OBJECTIVE —
Look through the data below and extract, unchanged, the lines from the one that contains "hide_parts(*nodes)" to the one that contains "return abs(tops[0]) <", both included.

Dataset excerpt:

===============

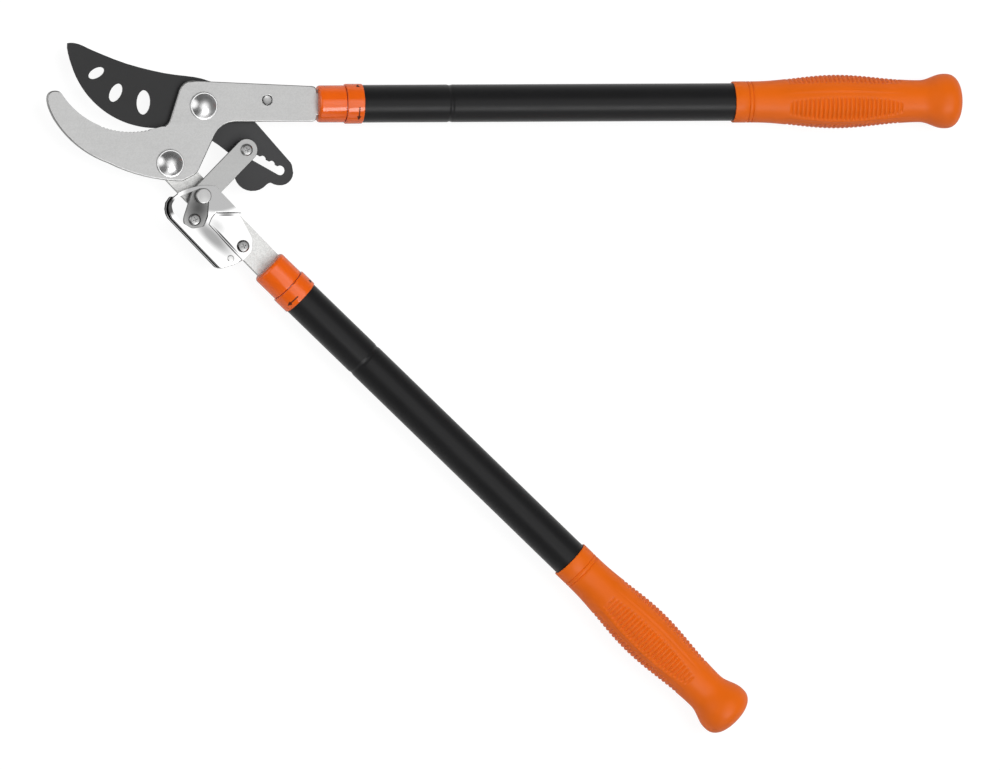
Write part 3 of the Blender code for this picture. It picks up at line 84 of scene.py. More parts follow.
HEAD = on_plane(BLADE_PIVOT, 0.0)
LOWER = on_plane(HANDLE_PIVOT, OPEN_TURN)
UPPER_AXIS = on_plane(Vector((-144.65, 214.733, PIVOT_PLANE)), 0.0)
LOWER_AXIS = on_plane(Vector((-182.746, 93.501, PIVOT_PLANE)), OPEN_TURN)
LATHED = 28  # smooth shading of lathed pieces, up to this turn in degrees
STAND = Matrix.Rotation(math.radians(-90), 4, "Y")  # turns a lathed piece's x axis up


# ---------------------------------------------------------------- modelling helpers


def deselect():
    """Leaves edit mode and selects nothing."""
    if bpy.context.object and bpy.context.object.mode != "OBJECT":
        bpy.ops.object.mode_set(mode="OBJECT")
    bpy.ops.object.select_all(action="DESELECT")


def activate(obj):
    """Makes obj the only selected and active object."""
    deselect()
    obj.select_set(True)
    bpy.context.view_layer.objects.active = obj


def edit(obj, select="DESELECT"):
    """Opens obj in edit mode with all or none of it selected."""
    activate(obj)
    bpy.ops.object.mode_set(mode="EDIT")
    bpy.ops.mesh.select_mode(type="VERT")
    bpy.ops.mesh.select_all(action=select)


def choose(obj, kind, test):
    """Selects the vertices (kind VERT) or edges (kind EDGE) that pass test, in edit mode."""
    bpy.ops.mesh.select_mode(type=kind)
    bpy.ops.mesh.select_all(action="DESELECT")
    mesh = bmesh.from_edit_mesh(obj.data)
    for element in mesh.verts if kind == "VERT" else mesh.edges:
        if test(element):
            element.select_set(True)
    mesh.select_flush_mode()
    bmesh.update_edit_mesh(obj.data)


def settle():
    """Moves the active object's place, turn and scale into its mesh."""
    bpy.ops.object.transform_apply(location=True, rotation=True, scale=True)


def place(obj, matrix):
    """Puts obj where matrix says and moves that place into its mesh."""
    activate(obj)
    obj.matrix_world = matrix
    settle()


def smooth(obj, angle=30):
    """Smooth shading up to a turn of angle degrees."""
    activate(obj)
    bpy.ops.object.shade_smooth_by_angle(angle=math.radians(angle))


def apply_modifier(obj, name, kind, **values):
    """Adds a modifier with these values and applies it."""
    activate(obj)
    modifier = obj.modifiers.new(name, kind)
    for key, value in values.items():
        setattr(modifier, key, value)
    bpy.ops.object.modifier_apply(modifier=modifier.name)


def weld(obj, distance):
    """Merges the points closer than distance, in metres, and turns the faces outwards."""
    edit(obj, "SELECT")
    bpy.ops.mesh.remove_doubles(threshold=distance)
    bpy.ops.mesh.normals_make_consistent(inside=False)
    deselect()


def shift(x=0.0, y=0.0, z=0.0):
    """A move by these numbers of mm."""
    return Matrix.Translation((x * MM, y * MM, z * MM))


def in_plane(x, y):
    """A place in a plate's own plane, from mm."""
    return Vector((x * MM, y * MM, 0))


def copy_of(obj, name):
    """A copy with its own mesh."""
    twin = bpy.data.objects.new(name, obj.data.copy())
    bpy.context.scene.collection.objects.link(twin)
    return twin


def finish_piece(obj, body, slot, finish, *nodes):
    """Hands a finished piece to its body and its finish, and hides the CAD nodes that it stands for. slot is not
    used.
    """
    obj.data.materials.clear()
    obj.data.materials.append(MATERIALS[finish])
    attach(obj, body)
    if nodes:
        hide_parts(*nodes)


def merged_copy(node, name):
    """A copy of a CAD node with its loose triangles merged into whole faces."""
    obj = copy_of(NODES[node], name)
    activate(obj)
    bpy.ops.mesh.customdata_custom_splitnormals_clear()
    edit(obj, "SELECT")
    bpy.ops.mesh.remove_doubles(threshold=1e-6)
    bpy.ops.mesh.dissolve_limited(angle_limit=math.radians(0.4))
    deselect()
    return obj


UPRIGHT, FLAT = 0.05, 0.98  # how far the normal of a wall, and of a plate face, points up or down


def is_rim(edge):
    """True where a flat plate face meets an upright wall, at the top or the underside."""
    if len(edge.link_faces) != 2:
        return False
    tops = sorted((face.normal.z for face in edge.link_faces), key=abs)
    return abs(tops[0]) < UPRIGHT and abs(tops[1]) > FLAT


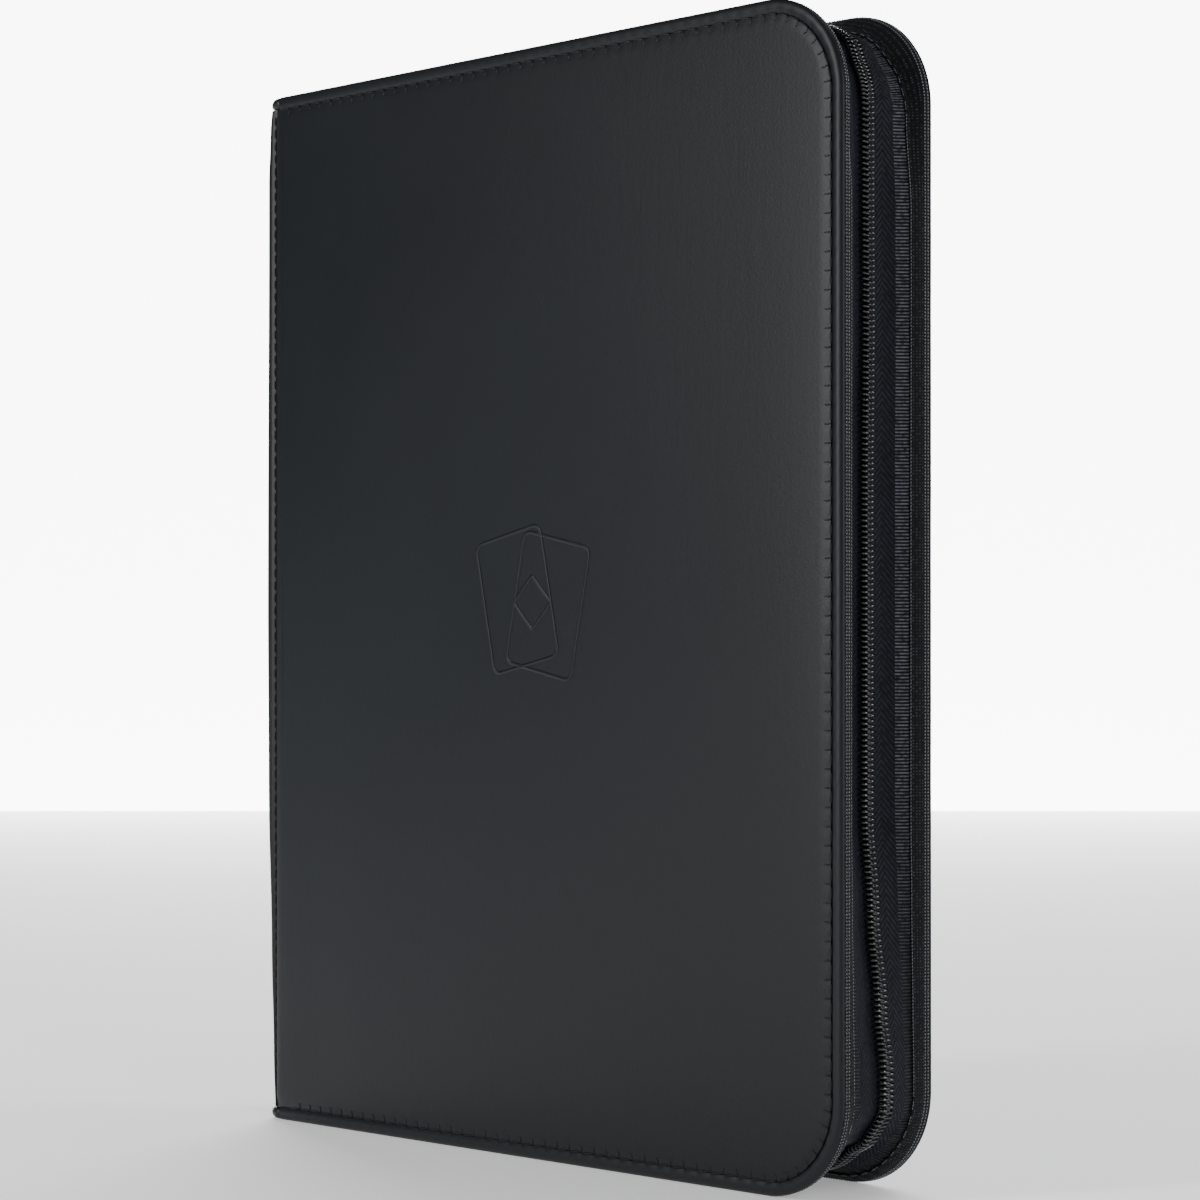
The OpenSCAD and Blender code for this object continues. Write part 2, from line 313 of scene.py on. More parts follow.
def woven_finish():
    """Gusset band: polyester filament yarn in a tight plain weave, 0.8 mm from thread to
    thread; dull, with a painted highlight: the top of each thread is painted lighter, in patches, as a glint."""
    material, tree, shader, place = new_material("woven_polyester_band", 0.7, Specular_IOR_Level=0.2)
    along = add(tree, "ShaderNodeAttribute", {"attribute_name": "along"}).outputs["Fac"]
    across = add(tree, "ShaderNodeAttribute", {"attribute_name": "across"}).outputs["Fac"]
    warp = wave_lines(tree, along, 0.9 * MM)
    weft = wave_lines(tree, across, 0.8 * MM)
    cross = add(tree, "ShaderNodeMath", {"operation": "MULTIPLY"}, {0: warp, 1: weft})
    fuzz = add(tree, "ShaderNodeTexNoise", {"Scale": 900.0}, {"Vector": place})
    # painted highlight: where the threads cross, their tops are painted lighter, in patches, as a glint
    painted_glint = add(tree, "ShaderNodeMapRange", {"From Min": 0.45, "From Max": 0.95}, {"Value": cross.outputs[0]})
    patchy = add(tree, "ShaderNodeMapRange", {"From Min": 0.42, "From Max": 0.62}, {"Value": fuzz.outputs[0]})
    share = add(tree, "ShaderNodeMath", {"operation": "MULTIPLY"},
                {0: painted_glint.outputs[0], 1: patchy.outputs[0]})
    tree.links.new(mixed(tree, share.outputs[0], "#050609", "#4c4e57"), shader.inputs["Base Color"])
    bump = add(tree, "ShaderNodeBump", {"Strength": 0.8, "Distance": 0.15 * MM},
               {"Height": cross.outputs[0]})
    tree.links.new(bump.outputs[0], shader.inputs["Normal"])
    return material


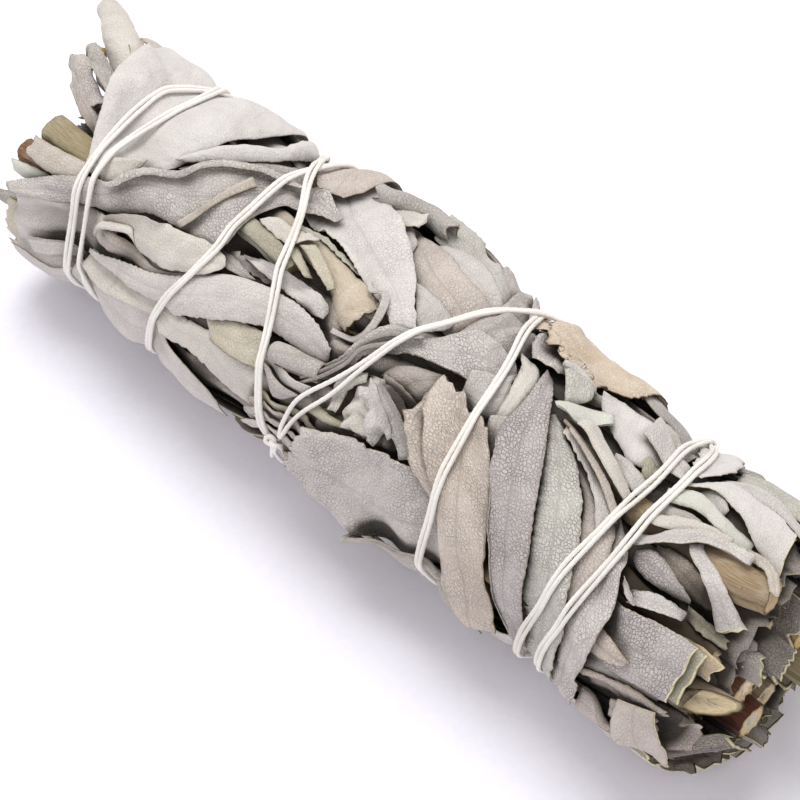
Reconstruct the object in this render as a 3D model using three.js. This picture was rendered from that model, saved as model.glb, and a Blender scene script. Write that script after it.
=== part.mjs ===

===============

SOLVED EXERCISE —
        hide_parts(*nodes)


def merged_copy(node, name):
    """A copy of a CAD node with its loose triangles merged into whole faces."""
    obj = copy_of(NODES[node], name)
    activate(obj)
    bpy.ops.mesh.customdata_custom_splitnormals_clear()
    edit(obj, "SELECT")
    bpy.ops.mesh.remove_doubles(threshold=1e-6)
    bpy.ops.mesh.dissolve_limited(angle_limit=math.radians(0.4))
    deselect()
    return obj


UPRIGHT, FLAT = 0.05, 0.98  # how far the normal of a wall, and of a plate face, points up or down


def is_rim(edge):
    """True where a flat plate face meets an upright wall, at the top or the underside."""
    if len(edge.link_faces) != 2:
        return False
    tops = sorted((face.normal.z for face in edge.link_faces), key=abs)
    return abs(tops[0]) < UPRIGHT and abs(tops[1]) > FLAT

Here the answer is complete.